For the nine years Texas remained an independent republic, recognized by many countries, but not Mexico. Texas was cultivated by England and France, who saw an independent Texas as a balance to the United States in North America. By 1845 the British convinced the Mexican Government to recognize Texan independence to forestall annexation by the United States, but it was too late. Mexico acknowledged Texas's independence, with the condition that Texas would not join Mexico's aggressive northern neighbor, the United States.

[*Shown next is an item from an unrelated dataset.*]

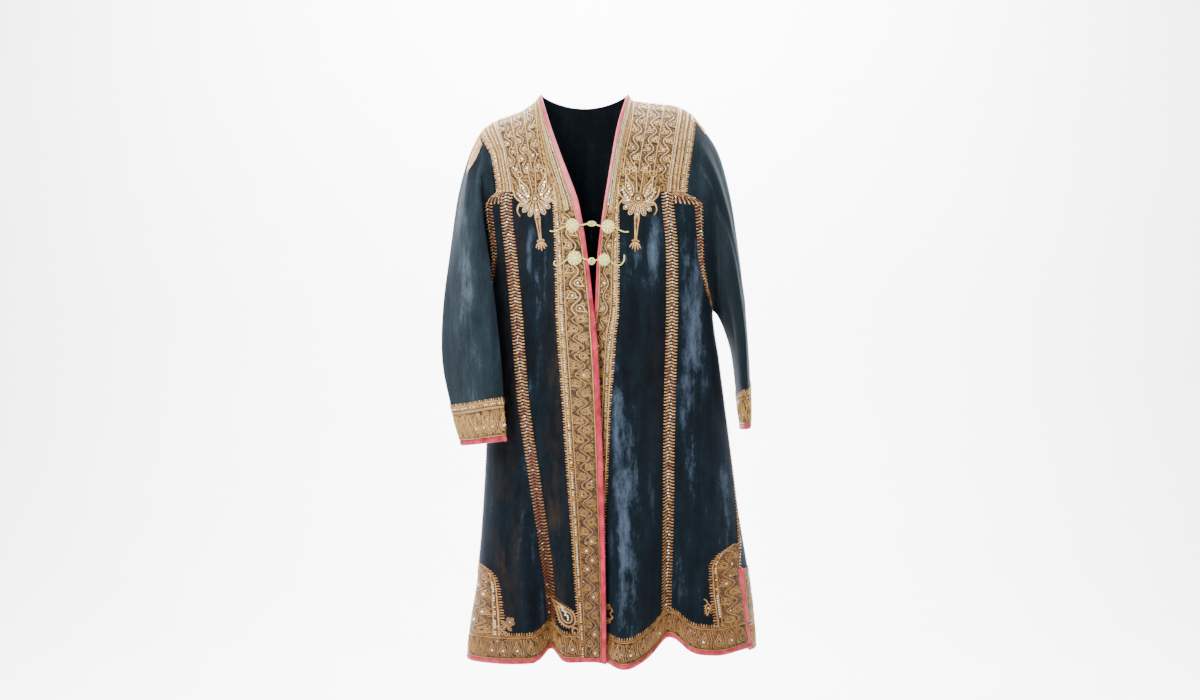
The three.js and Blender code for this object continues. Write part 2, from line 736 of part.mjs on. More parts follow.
function addBack(grid) {
  const wall = (rows, cols) => plate(grid, rows, cols, ...WALL);
  const laid = (rows, cols) => plate(grid, rows, cols, ...LAID);
  const [whole, middle] = [[BACK.left, BACK.right], [BACK.leftIn, BACK.rightIn]];
  const neck = [BACK.neckLeft, BACK.neckRight];
  add("back", wall([HEM_ROW.binding, TOP], whole), "velvet");
  add("hem_binding_back", plate(grid, [0, HEM_ROW.binding], whole, ...EDGE), "satin");
  add("hem_border_back", laid(HEM_BAND, middle), "embroidery");
  add("slit_binding_back_left", laid(SLIT, [BACK.left, BACK.leftIn]), "satin");
  add("slit_binding_back_right", laid(SLIT, [BACK.rightIn, BACK.right]), "satin");
  add("slit_border_back_left", laid(SLIT_BAND, [BACK.leftIn, BACK.leftBorder]), "embroidery");
  add("slit_border_back_right", laid(SLIT_BAND, [BACK.rightBorder, BACK.rightIn]), "embroidery");
  add("yoke_back_left", laid([SHOULDER_BAND, TOP], [BACK.left, BACK.neckLeft]), "embroidery");
  add("yoke_back_right", laid([SHOULDER_BAND, TOP], [BACK.neckRight, BACK.right]), "embroidery");
  add("neck_border_back", laid([SHOULDER_BAND, NECK_BAND], neck), "embroidery");
  add("neck_binding_back", laid([NECK_BAND, TOP], neck), "satin");
}

function addSleeve(name, grid) {
  const all = [0, grid[0].length];
  const cuff = SLEEVE_STEPS * (CUFF_ROW + 1);
  const hem = grid.length - 2;
  const top = 2 * QUARTER;
  add(`sleeve_${name}`, plate(grid, [0, hem], all, ...WALL), "velvet");
  add(`shoulder_strip_${name}`, plate(grid, [0, STRIP_RINGS], [top - 1, top + 1], ...LAID), "embroidery");
  add(`cuff_${name}`, plate(grid, [cuff, hem], all, ...LAID), "embroidery");
  add(`cuff_binding_${name}`, plate(grid, [hem, grid.length - 1], all, ...EDGE), "satin");
}

// ---- embroidered shapes that lie alone on the velvet, each cut out of a laid layer ----

// An outline about an axis from the point from to the point to, from a table of half widths.
function aboutAxis(from, to, profile) {
  const start = new THREE.Vector2(...from);
  const along = new THREE.Vector2(...to).sub(start);
  const across = new THREE.Vector2(-along.y, along.x).normalize();
  const at = (share, half) => start.clone().addScaledVector(along, share).addScaledVector(across, half);
  const plus = profile.map((row) => at(row.share, row.plus));
  const minus = profile.map((row) => at(row.share, -row.minus)).reverse();
  return new THREE.Shape([...plus, ...minus]);
}

function addMotif(name, grid, shape, cols, rows = [HEM_ROW.border, CORNER_TOP]) {
  add(name, cutTo(plate(grid, rows, cols, ...LAID), shape), "embroidery");
}

// A slit's corner panel lies between its inner line and the slit.
function addCorner(name, grid, line, sign) {
  const beyond = sign * 400;
  const rim = [...line, [beyond, line.at(-1)[1]], [beyond, line[0][1]]];
  const shape = new THREE.Shape(rim.map(([x, z]) => new THREE.Vector2(x, z)));
  addMotif(`slit_corner_${name}`, grid, shape, [FRONT.seamOut, FRONT.sideIn]);
}

// ---- clasps ----

// A point before a front, out from its surface.
function before(f, [x, z, out]) {
  const { p, n } = vertex(f, -1, x, z, z);
  return p.addScaledVector(n, out);
}

function cord(points, radius) {
  const section = new THREE.Shape().absarc(0, 0, radius, 0, 2 * Math.PI);
  const path = new THREE.CatmullRomCurve3(points);
  return new THREE.ExtrudeGeometry(section, {
    steps: 3 * (points.length - 1),
    curveSegments: 4,
    bevelEnabled: false,
    extrudePath: path,
  });
}

function addDisc(name, f, { x, z, radius }) {
  const { p, n } = vertex(f, -1, x, z, z);
  const profile = DISC.profile.map(([share, height]) => new THREE.Vector2(share * radius, height));
  const disc = new THREE.LatheGeometry(profile, 16);
  disc.applyQuaternion(new THREE.Quaternion().setFromUnitVectors(new THREE.Vector3(0, 1, 0), n));
  disc.translate(...p.addScaledVector(n, DISC.out));
  add(name, geometryOf(solid(disc)), "brass");
}

// The link runs from disc to disc over the opening, through a knot.
function addLink(name, { right, left, knot }) {
  const middle = new THREE.Vector3(knot.x, before(rightY, [knot.x, knot.z, LINK.out]).y, knot.z);
  const ends = [
    before(rightY, [right.x + right.radius + GAP, right.z, LINK.out]),
    before(leftY, [left.x - left.radius - GAP, left.z, LINK.out]),
  ];
  const ball = new THREE.SphereGeometry(1, 12, 8);
  ball.scale(knot.halfWidth, LINK.knotDepth, knot.halfHeight);
  ball.translate(...middle);
  const link = solid(cord([ends[0], middle, ends[1]], LINK.radius));
  add(name, geometryOf(link.add(solid(ball))), "brass");
}

function addClasp(name, clasp) {
  addDisc(`clasp_disc_${name}_right`, rightY, clasp.right);
  addDisc(`clasp_disc_${name}_left`, leftY, clasp.left);
  addLink(`clasp_link_${name}`, clasp);
  const tail = (f, points) => cord(points.map((point) => before(f, point)), LINK.radius);
  add(`clasp_tail_${name}_right`, tail(rightY, clasp.rightTail), "brass");
  add(`clasp_tail_${name}_left`, tail(leftY, clasp.leftTail), "brass");
}

// ---- the garment ----

const rightFront = frontGrid(RIGHT_LINES, -1, rightY);
const leftFront = frontGrid(LEFT_LINES, 1, leftY);
const back = backGrid(rightFront, leftFront);

addFront("right", rightFront);
addFront("left", leftFront);
addBack(back);
addSleeve("right", sleeveGrid(rightFront, back, BACK.right, RIGHT_SLEEVE));
addSleeve("left", sleeveGrid(leftFront, back, BACK.left, LEFT_SLEEVE));

addCorner("right", rightFront, RIGHT_CORNER, -1);
addCorner("left", leftFront, LEFT_CORNER, 1);

const panel = [FRONT.border, FRONT.seamIn];
const sidePanel = [FRONT.seamOut, FRONT.sideIn];
const chest = [rowOf(-340), YOKE];
addMotif("palmette_right", rightFront, aboutAxis([-111, -170], [-95, -290], PALMETTE), panel, chest);
addMotif("palmette_left", leftFront, aboutAxis([86, -170], [78, -292], PALMETTE), panel, chest);
addMotif("paisley", rightFront, aboutAxis([-70, -931], [-36, -990], PAISLEY), panel);
addMotif("flower", rightFront, aboutAxis([-171, -1003], [-149, -977], FLOWER), sidePanel);
addMotif("bud", leftFront, aboutAxis([215, -971], [215, -948], BUD), sidePanel);

addClasp("upper", UPPER_CLASP);
addClasp("lower", LOWER_CLASP);

export default group;
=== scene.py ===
import math

import bpy
import numpy as np
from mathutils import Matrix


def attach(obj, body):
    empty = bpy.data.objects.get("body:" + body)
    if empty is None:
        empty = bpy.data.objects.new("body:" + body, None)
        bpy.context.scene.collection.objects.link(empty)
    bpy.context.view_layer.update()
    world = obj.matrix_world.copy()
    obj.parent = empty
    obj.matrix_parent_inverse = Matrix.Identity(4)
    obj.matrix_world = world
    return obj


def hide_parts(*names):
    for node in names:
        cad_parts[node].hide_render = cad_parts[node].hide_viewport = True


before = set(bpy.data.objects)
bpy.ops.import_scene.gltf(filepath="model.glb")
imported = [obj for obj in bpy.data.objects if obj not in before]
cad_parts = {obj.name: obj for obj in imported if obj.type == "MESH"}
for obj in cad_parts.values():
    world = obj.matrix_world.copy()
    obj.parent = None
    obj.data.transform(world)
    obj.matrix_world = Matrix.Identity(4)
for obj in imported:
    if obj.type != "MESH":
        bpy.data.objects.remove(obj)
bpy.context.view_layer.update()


def add_camera():
    """Straight at the open front, level, with the whole caftan in the frame."""
    data = bpy.data.cameras.new("camera")
    data.sensor_width = 36
    data.lens = 50.95
    camera = bpy.data.objects.new("camera", data)
    camera.location = (0.0133, -3.28, -0.475)
    camera.rotation_euler = (math.pi / 2, 0, 0)
    bpy.context.collection.objects.link(camera)
    bpy.context.scene.camera = camera


add_camera()

# Lengths are in millimetres until a mesh is made.
MM = 0.001

# ---- the garment's sizes, as in the CAD ----


def curve(xs, ys):
    """A smooth curve through the points that never overshoots them."""
    order = np.argsort(xs)
    xs, ys = np.asarray(xs, float)[order], np.asarray(ys, float)[order]
    slope = np.diff(ys) / np.diff(xs)
    tangent = np.empty(len(xs))
    tangent[0], tangent[-1] = slope[0], slope[-1]
    a, b = slope[:-1], slope[1:]
    tangent[1:-1] = np.where(a * b > 0, 2 * a * b / np.where(a + b == 0, 1, a + b), 0)

    def at(v):
        v = np.clip(v, xs[0], xs[-1])
        i = np.clip(np.searchsorted(xs, v, side="right") - 1, 0, len(xs) - 2)
        run = xs[i + 1] - xs[i]
        t = (v - xs[i]) / run
        t2, t3 = t * t, t * t * t
        low = (2 * t3 - 3 * t2 + 1) * ys[i] + (t3 - 2 * t2 + t) * run * tangent[i]
        return low + (3 * t2 - 2 * t3) * ys[i + 1] + (t3 - t2) * run * tangent[i + 1]

    return at


def curves(names, rows):
    """One curve for each named column after the first, read at the first."""
    keys = names.split()
    columns = list(zip(*rows))
    return {key: curve(columns[0], columns[i]) for i, key in enumerate(keys) if i}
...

In 1845, the political climate proved more favorable to the request for statehood. On June 23, 1845, a joint resolution of the Congress of Texas voted in favor of annexation by the United States. Acknowledging the idea of Manifest Destiny that had seized the American public, Secretaries of State Upshur and Calhoun negotiated a treaty of annexation with the Republic of Texas, but the treaty was rejected by the Senate due in large measure to the opposition of Northern senators. Recognizing that the two-thirds Senate vote required to ratify a treaty was unattainable, President John Tyler presented a simple declaration of the annexation of Texas to Congress, which passed it by joint resolution. On December 29, 1845, Texas officially became the twenty-eighth state in the Union although the formal transfer of government did not take place until February 19, 1846.

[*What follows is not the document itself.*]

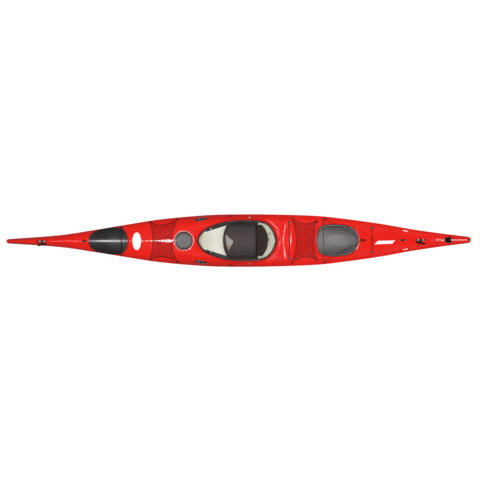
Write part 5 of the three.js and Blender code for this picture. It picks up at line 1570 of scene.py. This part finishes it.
@dataclass
class CarryHandle:
    """A carrying handle: bolted bracket with a bar, webbing link and moulded grip."""

    name: str
    place: Point3
    reach: float
    yaw: float
    drop: float
    bolts: tuple[float, float]
    length: float = 0.098
    width: float = 0.022
    height_mm: float = 15.0
    slot: float = 0.027
    base_mm: float = 3.0
    bar: float = 0.006
    sleeve: float = 0.011
    web: float = 0.014
    web_half: float = 0.0007
    web_gap: float = 0.0042
    grip_length_mm: float = 100.0
    grip_radius_mm: float = 9.8

    def build(self) -> None:
        """Make the bracket, bar, bolts, link and grip."""
        x, _, z = self.place
        half, end, h = self.slot / 2, (self.length - self.slot) / 2, self.height_mm
        pieces = [bar_block(f"{self.name}_base", (x, 0), (self.length, self.width),
                            [(0, self.base_mm * 0.6), (0.8, self.base_mm)], deck_surface)]
        for side in (-1, 1):
            middle, straight = x + side * (half + end / 2), (end - self.width) / 2
            block = placed(rounded_box(end, self.width * 0.94, 0.0085), middle, 0)
            pieces.append(raised("lug", block, [(0, h * 0.62), (0.8, h * 0.8), (2.6, h * 0.94), (5, h * 0.98)],
                                 BLACK_NYLON, smooth_deck, ((0, 0.2),), (middle - straight, middle + straight)))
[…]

The annexation led to a break in diplomatic relations with Mexico, which had never formally recognized Texas independence, and created a US-Mexico boundary dispute. The historic southern border of Texas had been the Nueces River, the border recognized by the Mexican Government, while the United States recognized the Rio Grande River, the border claimed by Texas based on the treaties Santa Anna was forced to sign after his capture.